Even today, the dividend yield is more than double the current FTSE 100 average, at 8.7%. This is despite a near-9% rise in the share price so far in 2025.
I actually think it could be the Footsie’s greatest passive income stock.
Cash machine
The beauty of the business from an income perspective is that it’s swimming in cash. As of December, its Solvency II capital ratio was 232%, more than double what regulators require.
Legal & General has a broad range of revenue streams that provide a constant stream of cash. From life insurance, to pensions and asset management, and operations spanning four continents, it still enjoys robust cash flows even when certain products or regions underperform.
Reflecting this fact, the company is committed to raising annual dividends by 2% between 2025 and 2027. It is also planning substantial share buybacks. It’s targeted £500m of repurchases this year alone, and around 40% of its market cap (currently £14.4bn) in the next three years.
Growth opportunity
There may be bumps along the way, but I’m confident that Legal & General will remain a long-term winner.

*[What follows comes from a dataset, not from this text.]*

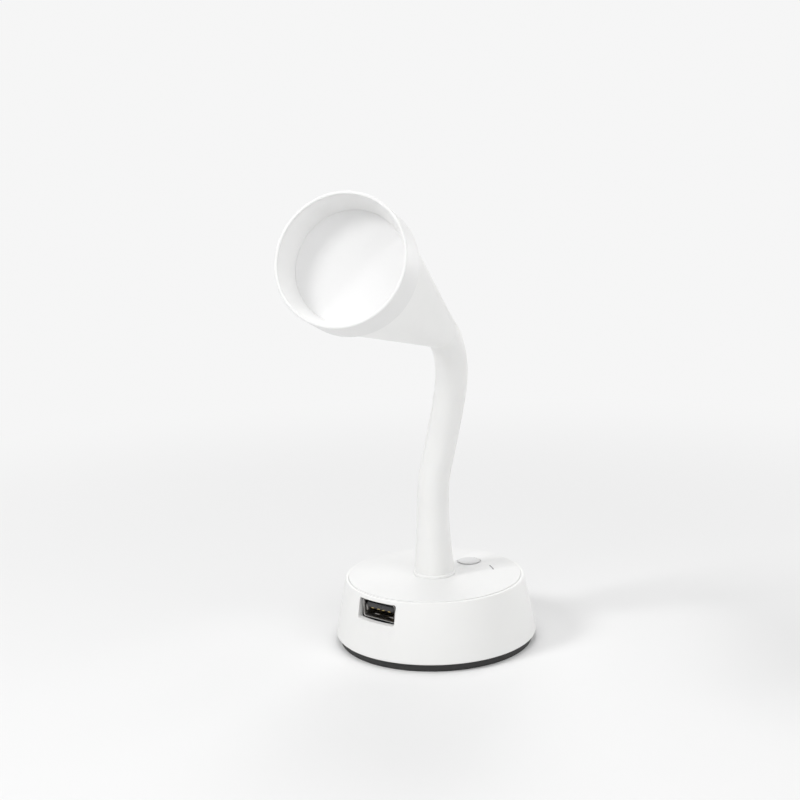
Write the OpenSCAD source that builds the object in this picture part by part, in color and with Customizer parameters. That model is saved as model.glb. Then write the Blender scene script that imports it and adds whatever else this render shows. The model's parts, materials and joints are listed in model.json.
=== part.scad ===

Some of the dangers it faces are economic downturns and higher interest rates that impact sales, and intense competition from other industry heavyweights like Aviva, Aegon, and Invesco.
However, the pace at which demographic changes are driving industry growth are significant. Protection and retirement products and asset management services are set for sustained growth, underpinned by growing awareness of the need for future planning, as uncertainty grows over the level of state support when we become older.
Last month (17 June), the business announced plans to boost annual operating profit growth at its asset management arm by a juicy 6%-10% between 2024 and 2028. I’m not surprised that it’s so bullish: analysts at Mordor Intelligence expect the global asset management industry to grow at an annualised rate of 13.4% from this year to 2030.
Value star
With its exceptional brand power and huge global operations, I think the FTSE 100 firm’s in one of the best seats to capitalise on this enormous opportunity. Yet I also don’t believe this is currently baked into its rock-bottom valuation.
At 250p, Legal & General shares trade on a forward price-to-earnings (P/E) ratio of 10.9 times. With it also packing that enormous dividend yield, I think it’s an excellent bargain stock to consider.